Book Read Free

Into the Darkness

Page 19

by Robin Bowles


  After a while, Ant had offered to type the statement. O’Brien noted, ‘He laughed nervously and said, “I might be faster.” Hampel then began typing the statement. Immediately he stopped crying, he calmed down and seemed totally normal. At the bottom of page one of his statement, he appeared upset and cried again for approximately five to ten seconds.’

  Ms Siemensma returned to the police arrival at Balencea. She established that when they first arrived, Sergeant Forster had been the most senior police officer on the scene.

  He was asked how many bins had fallen and where.

  He thought there was only one, and it was ‘directly beside the deceased’.

  Ms Siemensma read from O’Brien’s statement: ‘We made sure that we physically didn’t step foot in the door, but I remember like leaning in to see the deceased.’ She added that Detective Angela Hay had noted, ‘MAS also arrived at this time, however, did not attend and view the room.’

  She asked O’Brien, ‘Is that a mistake? You say they did have a look inside?’

  ‘They definitely had a look inside. I was standing next to them.’

  ‘Why didn’t the police allow the ambulance paramedics to go in?’

  He reiterated that the police were treating the compactor room as a crime scene. In other words, they thought a murder had taken place.

  ‘There was a large-type machine in the middle of the room,’ O’Brien said. ‘I didn’t twig that it came from the chutes upstairs in the apartments.’ Why would he? He probably lives in a house and takes the garbage out to a rubbish bin.

  He’d been told on the radio at 7.15 p.m. that there was a ‘deceased female’. He’d answered that call on that premise.

  ‘To us as police officers, it was quite obvious that she was deceased. As far as the ambulance officers go, you’d have to ask them.’

  The Coroner asked on what he based that opinion.

  ‘The position of her body, and the colour of her face, quite white, the amount of blood — all those factors. To me it was quite obvious that she was deceased.’

  ‘Well, the colour of her face may indicate all sorts of possibilities,’ His Honour returned.

  ‘Possibly. I’m not a doctor. It did not even cross my mind that she was still alive. We didn’t go in because we didn’t want to disturb the scene. But if I had of thought she was alive, I definitely would have gone in.’

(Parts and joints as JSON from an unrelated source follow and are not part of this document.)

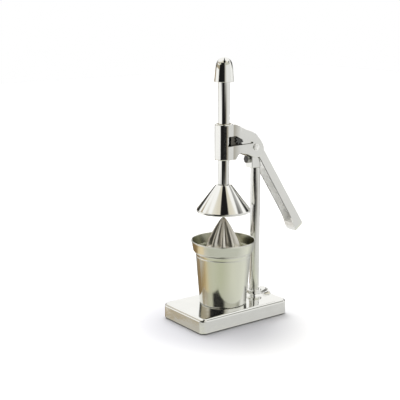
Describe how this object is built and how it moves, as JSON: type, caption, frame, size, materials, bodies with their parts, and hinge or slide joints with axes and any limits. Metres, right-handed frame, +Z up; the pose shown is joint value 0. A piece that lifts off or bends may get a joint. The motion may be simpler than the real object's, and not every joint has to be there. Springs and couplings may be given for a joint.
{
  "type": "lever_citrus_press",
  "caption": "Chrome lever citrus press: a rack-and-gear ram with a press cone above a fluted reamer, a strainer bowl and a tapered cup, on a column with a heavy base",
  "frame": {"origin": "on the axis of the ram, cup and reamer, at the surface that the press stands on", "axes": "+Z up along the ram, +Y back to the column and the lever, +X to the side of the pivot bolt's domed head"},
  "size_m": [0.108, 0.2431, 0.4188],
  "materials": {
    "chrome": "mirror chrome plate",
    "polished_steel": "polished stainless steel sheet",
    "steel": "turned and zinc plated steel",
    "dark_steel": "oiled cut gear steel",
    "brass": "turned bearing brass",
    "rubber": "matte black rubber"
  },
  "bodies": {
    "frame": {"base_mat": "rubber", "base_casting": "chrome", "base_plate": "steel", "base_screw_1": "steel", "base_screw_2": "steel", "base_screw_3": "steel", "base_screw_4": "steel", "column": "chrome", "column_washer": "steel", "column_bolt": "steel", "head_casting": "chrome", "head_clamp_bolt": "steel", "bush_upper": "brass", "bush_lower": "brass", "pivot_bolt": "chrome", "pivot_washer": "steel", "pivot_nut": "steel"},
    "lever": {"lever": "chrome"},
    "gear_train": {"gear_shaft": "steel", "rack_gear": "dark_steel", "pinion_right": "dark_steel", "pinion_left": "dark_steel"},
    "ram": {"ram": "chrome", "ram_cap": "chrome", "press_cone": "chrome", "cone_boss": "steel", "cone_nut": "steel"},
    "cup": {"cup": "polished_steel"},
    "strainer": {"strainer": "polished_steel", "reamer": "polished_steel", "reamer_screw": "steel"}
  },
  "joints": [
    {"name": "lever_swing", "type": "hinge", "parent": "frame", "child": "lever", "pos_m": [0, 0.054, 0.276], "axis": [1, 0, 0], "range_deg": [-22.5, 31]},
    {"name": "gear_spin", "type": "hinge", "parent": "frame", "child": "gear_train", "pos_m": [0, 0.02233, 0.28963], "axis": [1, 0, 0], "range_deg": [-136, 99]},
    {"name": "ram_slide", "type": "slide", "parent": "frame", "child": "ram", "axis": [0, 0, 1], "range_m": [-0.0258, 0.0356]},
    {"name": "cup_slide", "type": "slide", "parent": "frame", "child": "cup", "axis": [0, -1, 0], "range_m": [0, 0.15]},
    {"name": "strainer_lift", "type": "slide", "parent": "cup", "child": "strainer", "axis": [0, 0, 1], "range_m": [0, 0.006]}
  ],
  "couplings": [
    {"joint": "gear_spin", "follows": "lever_swing", "ratio": -4.375},
    {"joint": "ram_slide", "follows": "lever_swing", "m_per_rad": 0.065625}
  ]
}
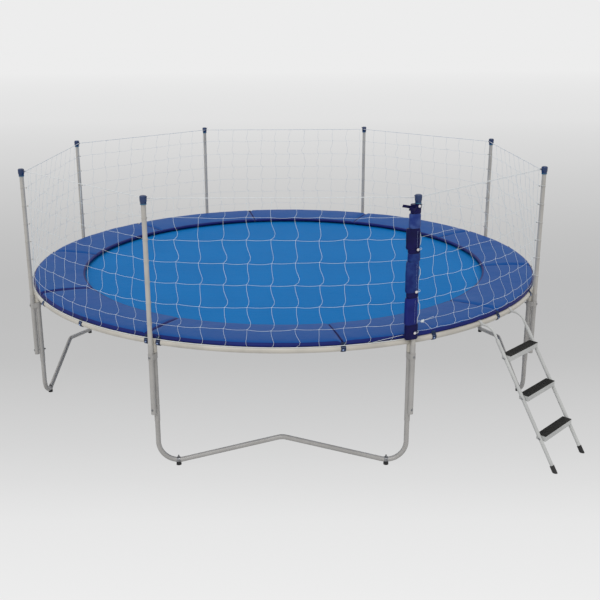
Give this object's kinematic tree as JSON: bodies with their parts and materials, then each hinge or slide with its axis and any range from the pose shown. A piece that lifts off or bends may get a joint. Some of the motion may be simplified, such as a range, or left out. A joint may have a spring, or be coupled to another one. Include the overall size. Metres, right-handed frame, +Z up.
{
  "type": "garden trampoline",
  "caption": "Round garden trampoline on W-shaped tube legs, with a spring bed, edge pad, cord safety net on straight poles, an entry flap and a hook-on ladder.",
  "frame": {"origin": "on the floor under the middle of the ring", "axes": "+Z up, -Y towards the middle of the front leg, the ladder between -Y and +X"},
  "size_m": [4.3, 4.3, 1.902],
  "materials": {
    "frame_paint": "satin light grey",
    "pole_paint": "satin pale grey",
    "ladder_paint": "satin white grey",
    "zinc": "zinc plated",
    "spring_steel": "zinc plated",
    "rubber": "matte",
    "cap_plastic": "gloss",
    "mat_fabric": "woven",
    "webbing": "woven",
    "pad_cover": "coated",
    "strap_fabric": "woven",
    "net_cord": "braided",
    "sleeve_cover": "coated",
    "toggle_plastic": "matte"
  },
  "bodies": {
    "frame": {"ring_tubes": "frame_paint", "ring_spigots": "zinc", "leg_sockets": "frame_paint", "leg_uprights": "frame_paint", "leg_base_front": "frame_paint", "leg_base_right": "frame_paint", "leg_base_back": "frame_paint", "leg_base_left": "frame_paint", "rubber_feet": "rubber", "foot_clamps": "zinc", "foot_bolts": "zinc", "pole_lower_tubes": "frame_paint", "pole_upper_tubes": "pole_paint", "pole_clamps": "frame_paint", "pole_bolts": "zinc", "pole_caps": "cap_plastic", "springs": "spring_steel", "safety_pad": "pad_cover", "pad_straps": "strap_fabric", "net_panel_1": "net_cord", "net_panel_2": "net_cord", "net_panel_3": "net_cord", "net_panel_4": "net_cord", "net_panel_5": "net_cord", "net_panel_6": "net_cord", "net_panel_7": "net_cord", "net_top_rope": "net_cord", "net_bottom_rope": "net_cord", "net_ties": "net_cord", "entry_sleeve": "sleeve_cover", "entry_toggles": "toggle_plastic"},
    "mat": {"jumping_mat": "mat_fabric", "mat_webbing": "webbing", "v_rings": "spring_steel"},
    "ladder": {"ladder_hook_left": "ladder_paint", "ladder_hook_right": "ladder_paint", "ladder_stile_left": "ladder_paint", "ladder_stile_right": "ladder_paint", "ladder_step_1": "ladder_paint", "ladder_step_2": "ladder_paint", "ladder_step_3": "ladder_paint", "step_tread_1": "rubber", "step_tread_2": "rubber", "step_tread_3": "rubber", "ladder_bolts": "zinc", "ladder_feet": "rubber"},
    "entry_net": {"entry_net": "net_cord", "entry_net_ropes": "net_cord", "entry_hinge_loops": "net_cord", "entry_edge_loops": "net_cord"}
  },
  "joints": [
    {"name": "mat_bounce", "type": "slide", "parent": "frame", "child": "mat", "axis": [0, 0, 1], "range_m": [-0.35, 0], "stiffness_N_per_m": 5000, "springref_m": 0.08, "deforming": ["springs"]},
    {"name": "ladder_swing", "type": "hinge", "parent": "frame", "child": "ladder", "pos_m": [1.51955, -1.4777, 0.911], "axis": [-0.6972, -0.7169, 0], "range_deg": [0, 30]},
    {"name": "entry_open", "type": "hinge", "parent": "frame", "child": "entry_net", "pos_m": [1.98713, -0.86816, 1.4], "axis": [0, 0, 1], "range_deg": [0, 70]}
  ]
}
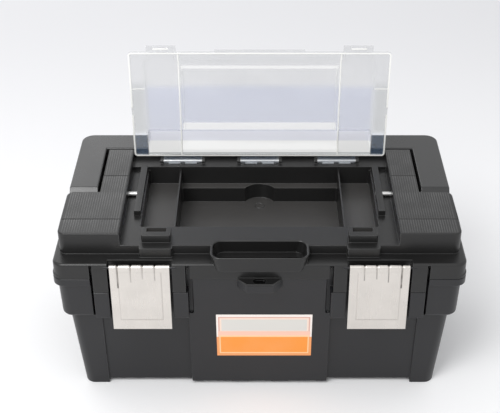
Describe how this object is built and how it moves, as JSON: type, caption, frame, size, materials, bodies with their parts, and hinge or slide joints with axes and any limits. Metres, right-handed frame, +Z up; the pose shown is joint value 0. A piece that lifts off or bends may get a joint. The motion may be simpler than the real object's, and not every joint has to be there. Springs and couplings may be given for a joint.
{
  "type": "portable tool box",
  "caption": "Portable tool box: lidded tub with an organiser under a clear hinged cover, a folding carry handle and stamped front latches.",
  "frame": {"origin": "on the floor, under the middle of the box's footprint", "axes": "+X along the front from left to right, -Y towards the front, +Z up"},
  "size_m": [0.4384, 0.2526, 0.3465],
  "materials": {
    "black_plastic": "fine matt texture, moulded polypropylene",
    "lid_plastic": "fine matt texture, moulded polypropylene",
    "handle_plastic": "fine matt texture, moulded polypropylene",
    "tray_plastic": "matt moulded polypropylene",
    "clear_plastic": "clear gloss moulding, slightly milky",
    "latch_steel": "bright stamped sheet",
    "steel_pin": "bright drawn pin",
    "label": "printed film sticker, without words"
  },
  "bodies": {
    "tub": {"tub_shell": "black_plastic", "front_label": "label", "lift_out_tray": "tray_plastic", "tray_handle": "tray_plastic"},
    "lid": {"lid_shell": "lid_plastic", "bin_divider_left": "lid_plastic", "bin_divider_right": "lid_plastic", "lid_hinge_pin_left": "steel_pin", "lid_hinge_pin_right": "steel_pin", "cover_pin_left": "steel_pin", "cover_pin_centre": "steel_pin", "cover_pin_right": "steel_pin", "handle_pin_left": "steel_pin", "handle_pin_right": "steel_pin", "latch_pin_left": "steel_pin", "latch_pin_right": "steel_pin"},
    "cover": {"clear_cover": "clear_plastic"},
    "handle": {"carry_handle": "handle_plastic"},
    "left_latch": {"latch_left": "latch_steel"},
    "right_latch": {"latch_right": "latch_steel"}
  },
  "joints": [
    {"name": "lid_hinge", "type": "hinge", "parent": "tub", "child": "lid", "pos_m": [0, 0.1218, 0.165], "axis": [-1, 0, 0], "range_deg": [0, 100]},
    {"name": "handle_lift", "type": "hinge", "parent": "lid", "child": "handle", "pos_m": [0, 0, 0.1983], "axis": [1, 0, 0], "range_deg": [0, 90]},
    {"name": "cover_hinge", "type": "hinge", "parent": "lid", "child": "cover", "pos_m": [0, 0.066, 0.2015], "axis": [1, 0, 0], "range_deg": [0, 90]},
    {"name": "latch_left_swing", "type": "hinge", "parent": "lid", "child": "left_latch", "pos_m": [-0.126, -0.114, 0.18], "axis": [-1, 0, 0], "range_deg": [0, 95]},
    {"name": "latch_right_swing", "type": "hinge", "parent": "lid", "child": "right_latch", "pos_m": [0.126, -0.114, 0.18], "axis": [-1, 0, 0], "range_deg": [0, 95]}
  ],
  "couplings": [
    {"joint": "cover_hinge", "follows": "handle_lift", "ratio": 1}
  ]
}
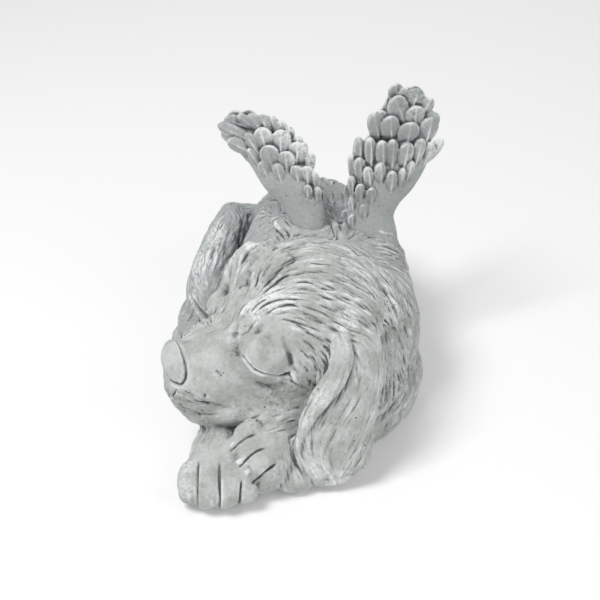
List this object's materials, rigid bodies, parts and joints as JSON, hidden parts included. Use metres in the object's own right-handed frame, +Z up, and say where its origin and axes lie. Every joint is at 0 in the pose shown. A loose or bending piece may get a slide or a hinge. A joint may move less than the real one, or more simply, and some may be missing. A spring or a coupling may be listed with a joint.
{
  "type": "pet memorial statue",
  "caption": "Garden memorial statue of a winged puppy asleep on its crossed front paws, cast in one piece in grey stone and resting on its flat underside.",
  "frame": {"origin": "a point of the flat underside, under the middle of the trunk", "axes": "+X towards the puppy's left side, +Y towards its rump along the statue's length, +Z up"},
  "size_m": [0.1581, 0.2492, 0.167],
  "materials": {
    "cast_stone": "grey-green cast stone, dark in the carved lines and brushed pale on the raised ones"
  },
  "bodies": {
    "root": {"sleeping_puppy": "cast_stone"}
  },
  "joints": []
}
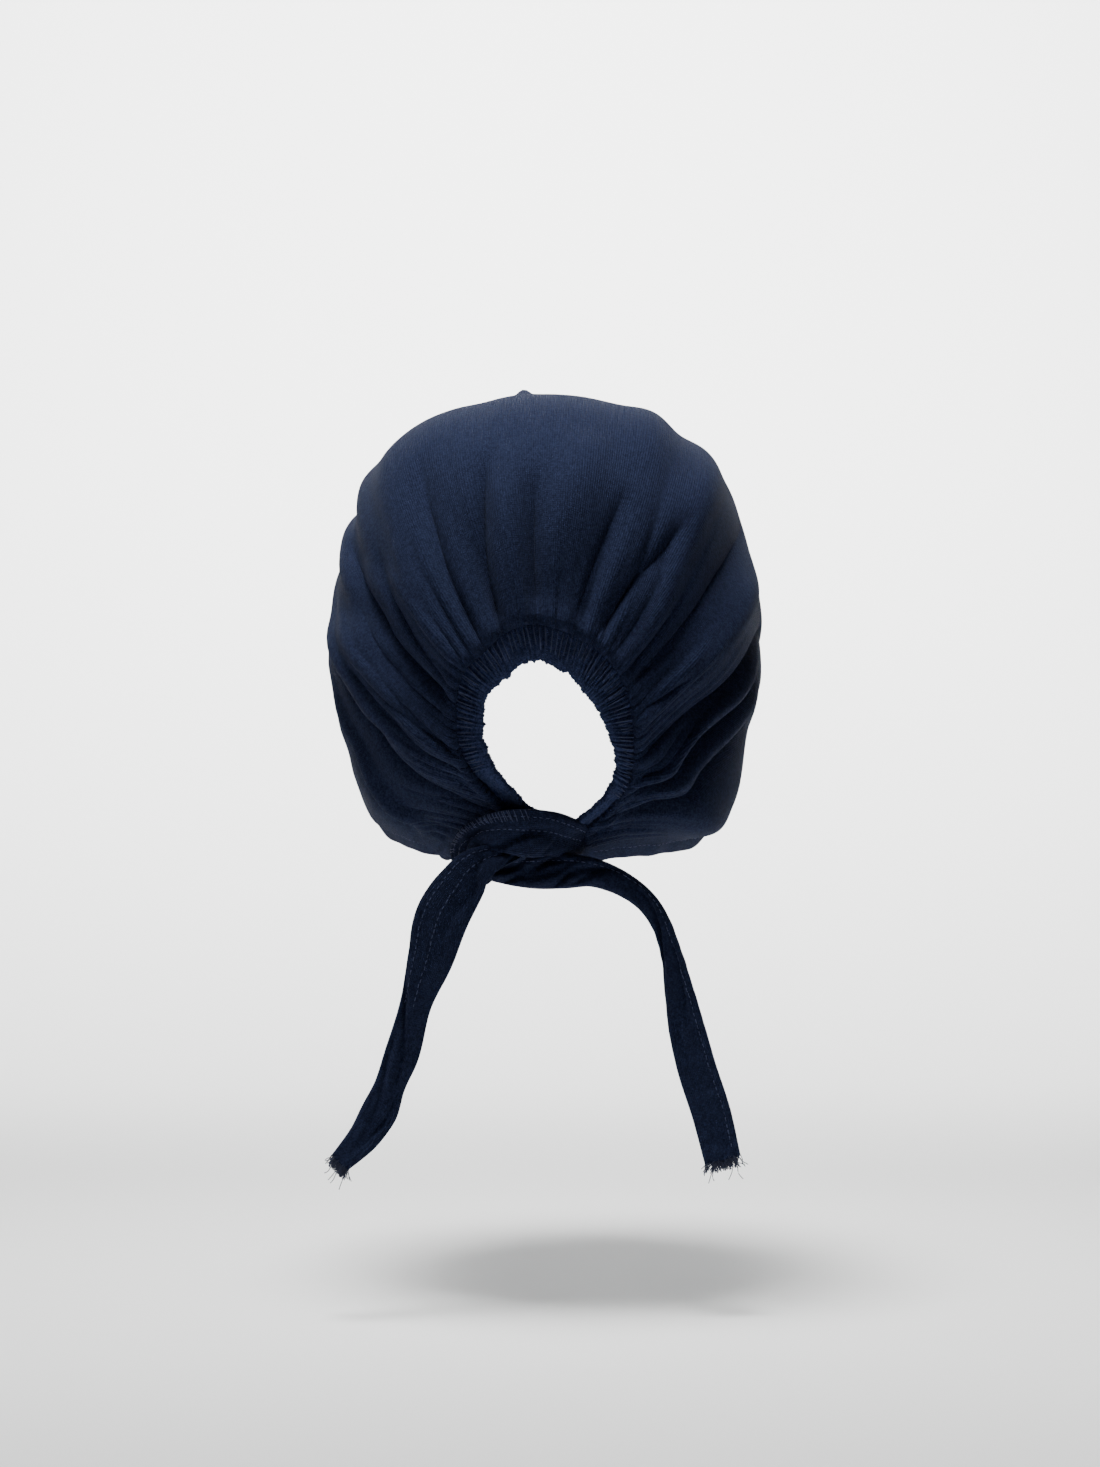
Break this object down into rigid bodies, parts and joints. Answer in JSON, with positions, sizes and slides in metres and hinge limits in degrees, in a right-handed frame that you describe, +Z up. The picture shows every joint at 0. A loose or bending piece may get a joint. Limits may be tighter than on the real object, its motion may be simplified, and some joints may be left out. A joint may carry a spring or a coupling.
{
  "type": "tie-back bonnet",
  "caption": "Stretch jersey head covering gathered round an elasticated nape opening and tied behind with a half knot, in its worn shape.",
  "frame": {"origin": "underside of the top of the crown, where the wearer's head bears on the cloth", "axes": "+Z up, the wearer faces -Y, and the wearer's left is +X, so the knot is at +Y"},
  "size_m": [0.1674, 0.1919, 0.285],
  "materials": {
    "jersey": "matte stretch jersey",
    "gathered_jersey": "matte gathered jersey",
    "hem_jersey": "matte folded jersey",
    "tie_jersey": "matte folded jersey"
  },
  "bodies": {
    "root": {"crown": "jersey", "elastic_casing": "gathered_jersey", "hem": "hem_jersey", "left_tie": "tie_jersey", "right_tie": "tie_jersey"}
  },
  "joints": []
}
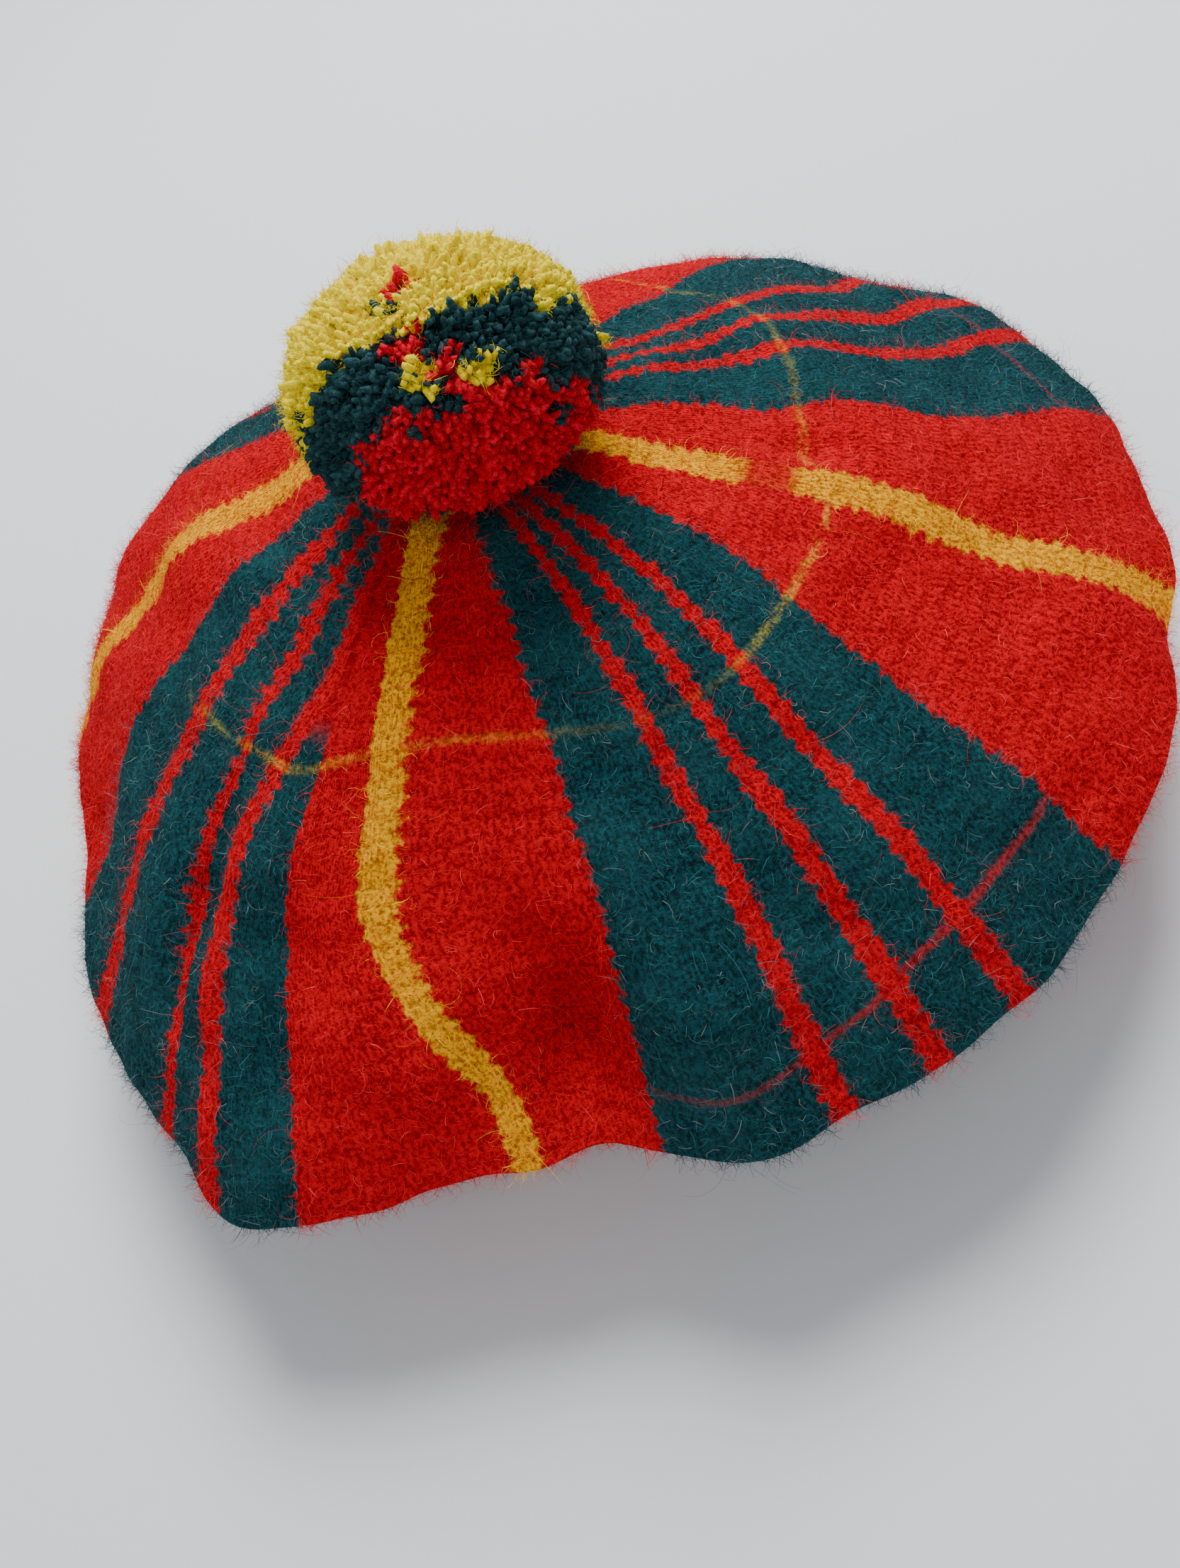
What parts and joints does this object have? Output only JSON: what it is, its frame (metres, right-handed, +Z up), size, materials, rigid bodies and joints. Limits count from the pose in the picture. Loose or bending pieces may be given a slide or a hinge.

  Ms Siemensma asked him if there was any procedure or code of practice that covers a similar situation — someone in a room, not sure if dead or alive — as to whether ambulance paramedics go in, or does preservation of crime scene take priority?

  ‘Obviously preserve life,’ he replied.

  He didn’t notice if the manual/auto switch was on or off or flashing. He said that his suspicion on observing the scene as it was led him to believe either that the deceased person had been murdered in this room, or she’d been murdered elsewhere and put in this room.

  Ms Siemensma asked him about the controversial CCTV, or lack of it.

  O’Brien had written in his notes that Eric had said there was CCTV, but in ‘no way did he mention that it was looping. No way at all.’

  ‘Did he say it would be a good idea if the police started downloading if they needed the CCTV?’

  ‘May have, but not to me. I think that’s fairly crucial, and he didn’t mention anything of the sort to me.’

  ‘So, obtaining the CCTV would have been crucial?’

  ‘Oh, yeah.’

  Hindsight is a marvellous thing, I thought.

  ‘Did you ask if you could take the CCTV hard drive away?’

  ‘No, I never asked that at all.’

  ‘Did you tell any other police officers about this?’

  ‘I can’t recall telling anyone on the night, no.’

  He said he hadn’t asked for a security printout of the key log access either.

  ‘Was there a reason you didn’t take a statement from Mr Giammario that night in relation to movements in and out of the room and the security?’

  ‘I was tasked to do something else. I was a uniform member at the scene, fairly low on the food chain. I did what I was told.’

  Ms Siemensma told him the concierge had given evidence that a police officer had said the girl had committed suicide. ‘Did you say that to her?’

  He said he hadn’t.

  O’Brien said that on the night, as he took note of Ant’s comments and observed his behaviour, he believed that Phoebe had been murdered.

  ‘I was quite suspicious of the whole scene, and his demeanour at the time I just found strange. I realise that people react differently to grief, but putting the two factors together, yeah, I did think was quite strange.’

  Moglia had his go next. He drew O’Brien’s attention to an asterisked note in the handwritten notes he’d taken at the doorway in Balencea. ‘The note says, “for the benefit”. What does that signify?’

  ‘I was forming the opinion that I didn’t believe he was as upset as what he was portraying and what was being said was for the benefit of the people in the room. I’m not sure if he knew that I was there, but it seemed as though he was saying it for the benefit of others.’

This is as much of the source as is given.